-- What to work on --
Print the data that follows exactly.
══════════════════════════════
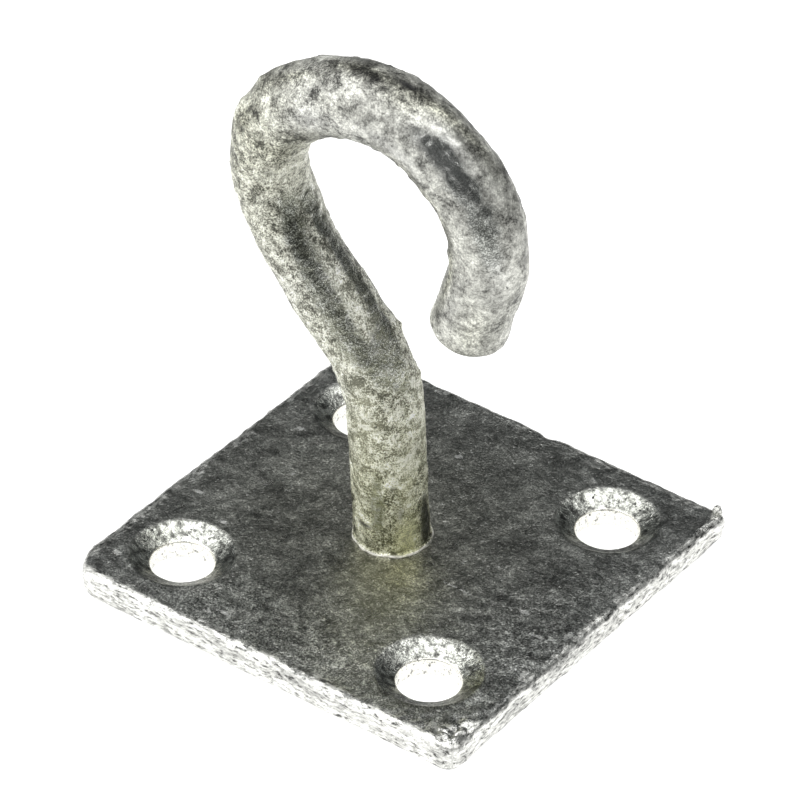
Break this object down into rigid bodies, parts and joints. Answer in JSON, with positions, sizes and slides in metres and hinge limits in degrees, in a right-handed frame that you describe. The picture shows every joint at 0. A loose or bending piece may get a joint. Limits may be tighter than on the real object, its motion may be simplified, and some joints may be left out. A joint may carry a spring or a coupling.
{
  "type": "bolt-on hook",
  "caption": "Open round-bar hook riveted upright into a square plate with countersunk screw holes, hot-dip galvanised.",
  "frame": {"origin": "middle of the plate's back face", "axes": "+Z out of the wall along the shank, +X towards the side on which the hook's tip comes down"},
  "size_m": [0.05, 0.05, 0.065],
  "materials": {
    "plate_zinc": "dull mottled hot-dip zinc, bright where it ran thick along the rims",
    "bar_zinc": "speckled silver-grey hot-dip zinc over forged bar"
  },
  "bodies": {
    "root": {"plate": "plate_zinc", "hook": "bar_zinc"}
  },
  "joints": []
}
══════════════════════════════
-- Expected answer --
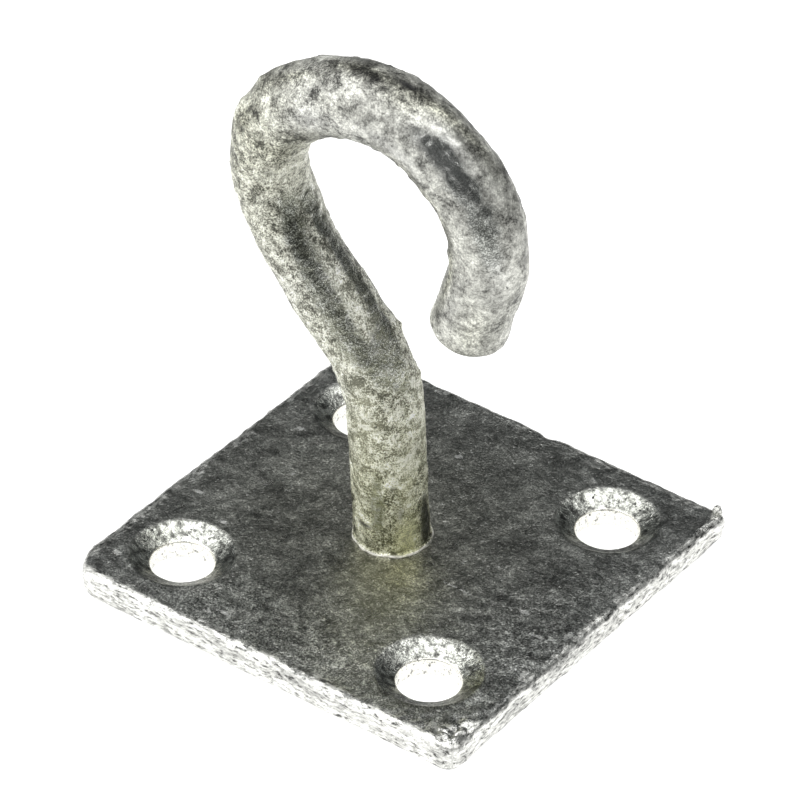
Break this object down into rigid bodies, parts and joints. Answer in JSON, with positions, sizes and slides in metres and hinge limits in degrees, in a right-handed frame that you describe. The picture shows every joint at 0. A loose or bending piece may get a joint. Limits may be tighter than on the real object, its motion may be simplified, and some joints may be left out. A joint may carry a spring or a coupling.
{
  "type": "bolt-on hook",
  "caption": "Open round-bar hook riveted upright into a square plate with countersunk screw holes, hot-dip galvanised.",
  "frame": {"origin": "middle of the plate's back face", "axes": "+Z out of the wall along the shank, +X towards the side on which the hook's tip comes down"},
  "size_m": [0.05, 0.05, 0.065],
  "materials": {
    "plate_zinc": "dull mottled hot-dip zinc, bright where it ran thick along the rims",
    "bar_zinc": "speckled silver-grey hot-dip zinc over forged bar"
  },
  "bodies": {
    "root": {"plate": "plate_zinc", "hook": "bar_zinc"}
  },
  "joints": []
}